[start of Available data]
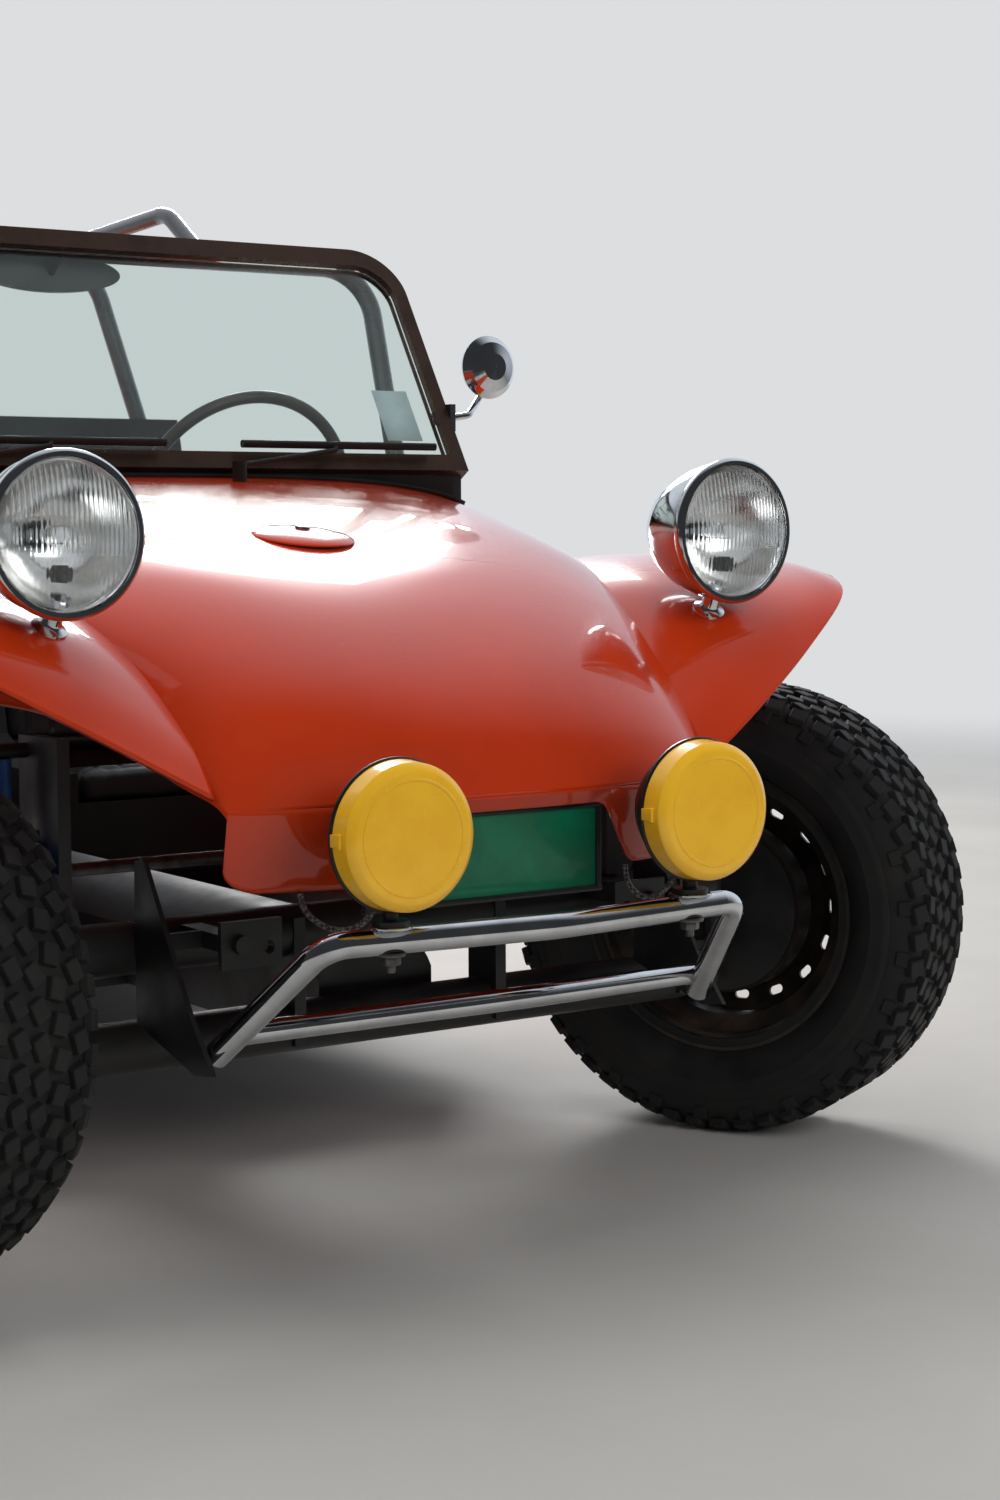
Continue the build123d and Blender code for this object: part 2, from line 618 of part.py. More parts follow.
# Driving lamps: a domed housing on a stud through the bumper tube, and a snap-on cover.
lamp_foot_z = 424 + bumper_radius
with BuildPart() as driving_lamps:
    for side in (-1, 1):
        hub = Plane(origin=(side * lamp_x, lamp_y + 16, lamp_z), x_dir=(0, 1, 0), z_dir=(1, 0, 0))
        spun(hub, ((0, 0), (0, 78), (14, 80), (40, 76), (66, 60), (lamp_depth - 16, 26), (lamp_depth - 16, 0)))
        seat_y = -519 + 31 * lamp_x / 292
        rod((side * lamp_x, seat_y, lamp_foot_z + fit_gap), (side * lamp_x, seat_y, lamp_foot_z + 8), 22)
        rod((side * lamp_x, seat_y, lamp_foot_z + 7), (side * lamp_x, seat_y, lamp_z - 60), 9)
pieces["driving_lamps"] = driving_lamps

with BuildPart() as lamp_covers:
    for side in (-1, 1):
        hub = Plane(origin=(side * lamp_x, lamp_y, lamp_z), x_dir=(0, 1, 0), z_dir=(1, 0, 0))
        spun(hub, ((0, 0), (0, 76), (6, lamp_radius), (34, lamp_radius + 2), (34, 81), (15.7, 81), (15.7, 0)))
pieces["lamp_covers"] = lamp_covers

# Lamp cables: a short sagging loop from each lamp's back to the hood's underside.
cable_radius = 3.5
cable_rows = (
    ("lamp_cable_right", [(-213, -477.8, 475.6), (-215, -466, 455), (-222, -450, 437), (-233, -432, 428),
                          (-245, -412, 430), (-256, -393, 441), (-262, -384, 454), (-263, -382, 467.7)]),
    ("lamp_cable_left", [(213, -477.8, 475.6), (212, -466, 455), (208, -450, 437), (202, -434, 428),
                         (195, -418, 430), (189, -408, 441), (186, -404, 454), (185.5, -403, 467.7)]),
)


def soft_bends(points):
    """Each bend as large as its two runs allow."""
    bends = []
    for before, here, after in zip(points, points[1:], points[2:]):
        into = Vector(*here) - Vector(*before)
        out = Vector(*after) - Vector(*here)
        half_turn = radians(into.get_angle(out)) / 2
        bends.append(0.45 * min(into.length, out.length) / (sin(half_turn) / cos(half_turn)))
    return bends


for name, points in cable_rows:
    bends = soft_bends(points)
    print(name, "bend radii", [round(b) for b in bends])
    with BuildPart() as cable:
        tube(points, cable_radius, bends)
    pieces[name] = cable

# Headlights: bullet shells on short feet over the fenders, each with a domed lens in a rolled ring.
with BuildPart() as headlight_shells:
    for side in (-1, 1):
        hub = Plane(origin=(side * headlight_x, headlight_y, headlight_z), x_dir=(0, 1, 0), z_dir=(1, 0, 0))
        with BuildSketch(hub) as bullet:
            with BuildLine():
                Polyline((headlight_depth, 0), (12, 0), (12, 88), (0, 88), (0, headlight_ring - 4),
                         (6, headlight_ring), (24, headlight_ring - 4))
                ThreePointArc((24, headlight_ring - 4), (116, 62), (headlight_depth - 3, 14))
                Line((headlight_depth - 3, 14), (headlight_depth, 0))
            make_face()
        revolve(bullet.sketch, axis=Axis(hub.origin, hub.x_dir), revolution_arc=360)
        foot = Vector(side * headlight_x, headlight_y + 60, 761.5)
        out = Vector(-0.38 * side, -0.63, 1).normalized()
        rod(tuple(foot + out * 2.1), tuple(foot + out * 8), 22)
        rod(tuple(foot + out * 13), (foot.X, foot.Y, 800), 12)
pieces["headlight_shells"] = headlight_shells
with BuildPart() as headlight_lenses:
    for side in (-1, 1):
        hub = Plane(origin=(side * headlight_x, headlight_y, headlight_z), x_dir=(0, 1, 0), z_dir=(1, 0, 0))
        with BuildSketch(hub) as dome:
            with BuildLine():
                Polyline((-14, 0), (11.7, 0), (11.7, 87.6), (2, 87.6))
                ThreePointArc((2, 87.6), (-9.88, 45), (-13.98, 3))
                Line((-13.98, 3), (-14, 0))
            make_face()
        revolve(dome.sketch, axis=Axis(hub.origin, hub.x_dir), revolution_arc=360)
pieces["headlight_lenses"] = headlight_lenses

# Number plate: a blank plate behind the chin's opening.
with BuildPart() as number_plate:
    with BuildSketch(across(0, -395.2, 0)):
        with Locations((-20, 494)):
            RectangleRounded(330, 100, 8)
    extrude(amount=4)
pieces["number_plate"] = number_plate

# Seats: low-back buckets with a raised rim round the cushion.
seat_width = 470.0
for name, side in (("seat_left", 1), ("seat_right", -1)):
    with BuildPart() as seat:
        with BuildSketch(along(side * seat_x - seat_width / 2)):
            with BuildLine():
                Polyline((1060, 290), (1500, 250), (1562, 1080), (1510, 1092), (1420, 380), (1060, 420), close=True)
            make_face()
        extrude(amount=seat_width)
        for edge in (-1, 1):
            x = side * seat_x + edge * (seat_width / 2 - 22) - 22
            with BuildSketch(along(x)):
                with BuildLine():
                    Polyline((1060, 290), (1500, 250), (1562, 1080), (1500, 1060), (1360, 520), (1250, 470),
                             (1070, 470), close=True)
                make_face()
            extrude(amount=44)
        box((side * seat_x - 150, side * seat_x + 150), (1120, 1160), (pan_z + fit_gap, 300))
        box((side * seat_x - 150, side * seat_x + 150), (1420, 1460), (pan_z + fit_gap, 300))
    pieces[name] = seat

# Steering column, its box on the upper beam tube, and the steering wheel.
box_end = Vector(*wheel_centre) + column_axis * 958
with BuildPart() as steering_column:
    start = Vector(*wheel_centre) + column_axis * (58 + fit_gap)
    rod(tuple(start), tuple(box_end), 19)
    box((pitman_x - 42, pitman_x + 42), (kingpin_y - 62, kingpin_y + 30), (rod_z + 64, rod_z + 112))
    box((pitman_x - 12, pitman_x + 12), (beam_y - 20, beam_y + 60), (upper_beam_z + beam_radius + fit_gap, rod_z + 80))
pieces["steering_column"] = steering_column

with BuildPart() as steering_wheel:
    rim_plane = Plane(origin=wheel_centre, x_dir=(1, 0, 0), z_dir=-column_axis)
    with BuildSketch(Plane(origin=rim_plane.origin + rim_plane.x_dir * steering_radius,
                           x_dir=rim_plane.x_dir, z_dir=rim_plane.y_dir)):
        Circle(12)
    revolve(axis=Axis(rim_plane.origin, rim_plane.z_dir), revolution_arc=360)
    with BuildSketch(rim_plane.offset(-58)):
        Circle(26)
    extrude(amount=56)
    with BuildSketch(rim_plane.offset(-12)):
        for spoke in (0, 120, 240):
            with Locations(Location((0, 0, 0), (0, 0, spoke - 90))):
                with Locations((steering_radius / 2 - 4, 0)):
                    Rectangle(steering_radius - 4, 30)
    extrude(amount=6)
pieces["steering_wheel"] = steering_wheel

# Shock absorbers: front pair beside the towers, rear pair behind the axle.
rear_hub_z = rear_tyre["radius"]
rear_shock_x = 405.0
with BuildPart() as front_shocks:
    for side in (-1, 1):
        x = side * shock_x
        rod((x, shock_y, lower_beam_z + 14 + fit_gap), (x, shock_y, tower_top - 130), 24)
        rod((x, shock_y, tower_top - 132), (x, shock_y, tower_top - 18 - 9 - fit_gap), 9)
pieces["front_shocks"] = front_shocks
with BuildPart() as rear_shocks:
    for side in (-1, 1):
        x = side * rear_shock_x
        rod((x, wheelbase + 118, 300), (x, wheelbase + 34, 500), 26)
        rod((x, wheelbase + 35, 498), (x, wheelbase + 12, 556), 10)
pieces["rear_shocks"] = rear_shocks

# Rear suspension: trailing spring plates on the torsion tube's ends, and axle tubes.
with BuildPart() as rear_arms:
    for side in (-1, 1):
        x = side * 482
        box((x - 8, x + 8), (torsion_y - 50, wheelbase + 30), (290, 400))
        box((side * (rear_shock_x + 26.6), side * 476), (wheelbase + 20, wheelbase + 140), (296, 326))
        rod((side * 156, wheelbase, rear_hub_z), (side * (rear_track / 2 - 66), wheelbase, rear_hub_z), 36)
        hub = Plane(origin=(side * rear_track / 2, wheelbase, rear_hub_z), x_dir=(side, 0, 0), z_dir=(0, -side, 0))
        spun(hub, ((-90, 0), (40, 0), (40, spindle_radius), (-18, spindle_radius), (-60, 24), (-60, 120), (-66, 120),
                   (-66, 40), (-90, 40)))
pieces["rear_arms"] = rear_arms

# Gearbox and engine: finned cylinders lie flat each side of the crankcase under an upright fan shroud.
with BuildPart() as gearbox:
    rod((0, torsion_y + 36 + fit_gap, rear_hub_z), (0, wheelbase - 72, rear_hub_z), 88)
    rod((-155.5, wheelbase, rear_hub_z), (155.5, wheelbase, rear_hub_z), 70)
    rod((0, wheelbase - 82, rear_hub_z), (0, wheelbase + 89.5, rear_hub_z), 130)
pieces["gearbox"] = gearbox

fin_pitch = 14.0
with BuildPart() as engine:
    box((-120, 120), (wheelbase + 90, wheelbase + 418), (250, 430))
    for side in (-1, 1):
        for y in (wheelbase + 173, wheelbase + 333):
            rod((side * 118, y, 385), (side * 330, y, 385), 52)
            for fin in range(12):
                x = side * (134 + fin * fin_pitch)
                box((x - 2.5, x + 2.5), (y - 72, y + 72), (318, 452))
        box((side * 345 - 22, side * 345 + 22), (wheelbase + 98, wheelbase + 408), (335, 435))
    rod((0, wheelbase + 418, 310), (0, wheelbase + 446, 310), 84)
pieces["engine"] = engine

with BuildPart() as fan_shroud:
    with BuildSketch(across(0, wheelbase + 238, 0)):
        with BuildLine():
            Polyline((-330, 452.5), (330, 452.5), (330, 560), (150, 650))
            ThreePointArc((150, 650), (0, 762), (-150, 650))
            Line((-150, 650), (-330, 560))
            Line((-330, 560), (-330, 452.5))
        make_face()
    extrude(amount=110)
    rod((0, wheelbase + 128, 610), (0, wheelbase + 98, 610), 120)
    rod((0, wheelbase + 227, 610), (0, wheelbase + 368, 610), 62)
    rod((0, wheelbase + 366, 610), (0, wheelbase + 392, 610), 70)
    box((-40, 40), (wheelbase + 268, wheelbase + 348), (430.3, 560))
pieces["fan_shroud"] = fan_shroud

with BuildPart() as exhaust:
    rod((-330, wheelbase + 513, 285), (330, wheelbase + 513, 285), 60)
    for side in (-1, 1):
        tube([(side * 250, wheelbase + 368, 317.6), (side * 250, wheelbase + 368, 250), (side * 250, wheelbase + 488, 250)], 21, [32])
        rod((side * 120, wheelbase + 538, 270), (side * 120, wheelbase + 632, 262), 19)
pieces["exhaust"] = exhaust

rear_bar_y = wheelbase + 618.0
with BuildPart() as rear_bumper:
    rail_x = tail_half - shell - 16 - fit_gap
    tube(hoop([(rail_x, wheelbase - 72, 588), (rail_x, rear_bar_y, 588), (rail_x, rear_bar_y, 352)]), 16, [70, 75, 75, 70])
    rod((-rail_x, rear_bar_y, 480), (rail_x, rear_bar_y, 480), 12)
pieces["rear_bumper"] = rear_bumper

with BuildPart() as tail_lamps:
    for side in (-1, 1):
        hub = Plane(origin=(side * 430, tail_y + fit_gap, 684), x_dir=(0, 1, 0), z_dir=(1, 0, 0))
        spun(hub, ((0, 0), (0, 46), (14, 46), (26, 40), (34, 20), (36, 0)))
pieces["tail_lamps"] = tail_lamps

# The frame of the finished model stands on the ground under the middle of the whole car.
nose_y = lamp_y
rear_y = rear_bar_y + 16
left_edge = pieces["front_tyre_left"].part.bounding_box().max.X
right_edge = pieces["front_tyre_right"].part.bounding_box().min.X
middle = Location((-(left_edge + right_edge) / 2, -(nose_y + rear_y) / 2, 0))
for label, piece in pieces.items():
    placed = piece.part.moved(middle)
    placed.label = label
    export_step(placed, f"parts/{label}.step")
print("pieces", len(pieces), "moved by", tuple(middle.position))
print("kingpin", kingpin_x, kingpin_y, "arm ends", arm_end, "pitman", pitman_end, "right hub", right_hub)
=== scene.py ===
import json
import math

import bpy
from mathutils import Matrix, Vector


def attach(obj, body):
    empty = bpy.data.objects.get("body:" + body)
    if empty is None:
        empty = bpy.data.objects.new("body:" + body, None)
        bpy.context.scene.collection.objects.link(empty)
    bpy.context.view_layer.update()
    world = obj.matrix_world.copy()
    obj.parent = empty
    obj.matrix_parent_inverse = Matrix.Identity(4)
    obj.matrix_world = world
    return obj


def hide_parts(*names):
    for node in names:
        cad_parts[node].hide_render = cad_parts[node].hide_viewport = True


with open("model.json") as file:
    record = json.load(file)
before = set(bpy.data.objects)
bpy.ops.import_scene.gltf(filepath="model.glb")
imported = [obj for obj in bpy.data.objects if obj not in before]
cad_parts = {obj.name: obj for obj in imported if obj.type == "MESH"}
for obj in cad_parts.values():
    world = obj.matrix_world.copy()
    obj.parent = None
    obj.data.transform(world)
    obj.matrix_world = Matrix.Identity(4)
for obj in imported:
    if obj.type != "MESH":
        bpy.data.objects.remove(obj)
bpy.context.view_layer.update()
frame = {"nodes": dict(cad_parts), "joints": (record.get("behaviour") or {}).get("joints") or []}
joints = {joint["name"]: joint for joint in frame["joints"]}

# Camera
# The car was drawn in millimetres from the ground under its front axle, x to its left and y to its
# tail. The rear hub ties that drawing to the frame, and the camera stands ahead of the right wheel.
rear_hub_mm = Vector((700, 2032, 355))
drawing_origin = Vector(joints["rear_left_spin"]["pos_m"]) - rear_hub_mm / 1000


def at(x, y, z):
    """Place in the frame of a point on the drawing."""
    return drawing_origin + Vector((x, y, z)) / 1000


eye_mm = (-1675.6, -2840.8, 878.1)
yaw, pitch, roll = (math.radians(a) for a in (34.5, 5.0, -0.3))
focal_mm, long_side_mm = 60.18, 36.0

ahead = Vector((math.sin(yaw) * math.cos(pitch), math.cos(yaw) * math.cos(pitch), -math.sin(pitch)))
level = Vector((math.cos(yaw), -math.sin(yaw), 0))
upright = level.cross(ahead)
right = level * math.cos(roll) + upright * math.sin(roll)
up = upright * math.cos(roll) - level * math.sin(roll)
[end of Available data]
**The task:** Output exactly the lines running from the line containing "rear_bar_y = wheelbase + 618.0" through the line containing "in imported if", and only those lines.

**The solution:**
rear_bar_y = wheelbase + 618.0
with BuildPart() as rear_bumper:
    rail_x = tail_half - shell - 16 - fit_gap
    tube(hoop([(rail_x, wheelbase - 72, 588), (rail_x, rear_bar_y, 588), (rail_x, rear_bar_y, 352)]), 16, [70, 75, 75, 70])
    rod((-rail_x, rear_bar_y, 480), (rail_x, rear_bar_y, 480), 12)
pieces["rear_bumper"] = rear_bumper

with BuildPart() as tail_lamps:
    for side in (-1, 1):
        hub = Plane(origin=(side * 430, tail_y + fit_gap, 684), x_dir=(0, 1, 0), z_dir=(1, 0, 0))
        spun(hub, ((0, 0), (0, 46), (14, 46), (26, 40), (34, 20), (36, 0)))
pieces["tail_lamps"] = tail_lamps

# The frame of the finished model stands on the ground under the middle of the whole car.
nose_y = lamp_y
rear_y = rear_bar_y + 16
left_edge = pieces["front_tyre_left"].part.bounding_box().max.X
right_edge = pieces["front_tyre_right"].part.bounding_box().min.X
middle = Location((-(left_edge + right_edge) / 2, -(nose_y + rear_y) / 2, 0))
for label, piece in pieces.items():
    placed = piece.part.moved(middle)
    placed.label = label
    export_step(placed, f"parts/{label}.step")
print("pieces", len(pieces), "moved by", tuple(middle.position))
print("kingpin", kingpin_x, kingpin_y, "arm ends", arm_end, "pitman", pitman_end, "right hub", right_hub)
=== scene.py ===
import json
import math

import bpy
from mathutils import Matrix, Vector


def attach(obj, body):
    empty = bpy.data.objects.get("body:" + body)
    if empty is None:
        empty = bpy.data.objects.new("body:" + body, None)
        bpy.context.scene.collection.objects.link(empty)
    bpy.context.view_layer.update()
    world = obj.matrix_world.copy()
    obj.parent = empty
    obj.matrix_parent_inverse = Matrix.Identity(4)
    obj.matrix_world = world
    return obj


def hide_parts(*names):
    for node in names:
        cad_parts[node].hide_render = cad_parts[node].hide_viewport = True


with open("model.json") as file:
    record = json.load(file)
before = set(bpy.data.objects)
bpy.ops.import_scene.gltf(filepath="model.glb")
imported = [obj for obj in bpy.data.objects if obj not in before]
cad_parts = {obj.name: obj for obj in imported if obj.type == "MESH"}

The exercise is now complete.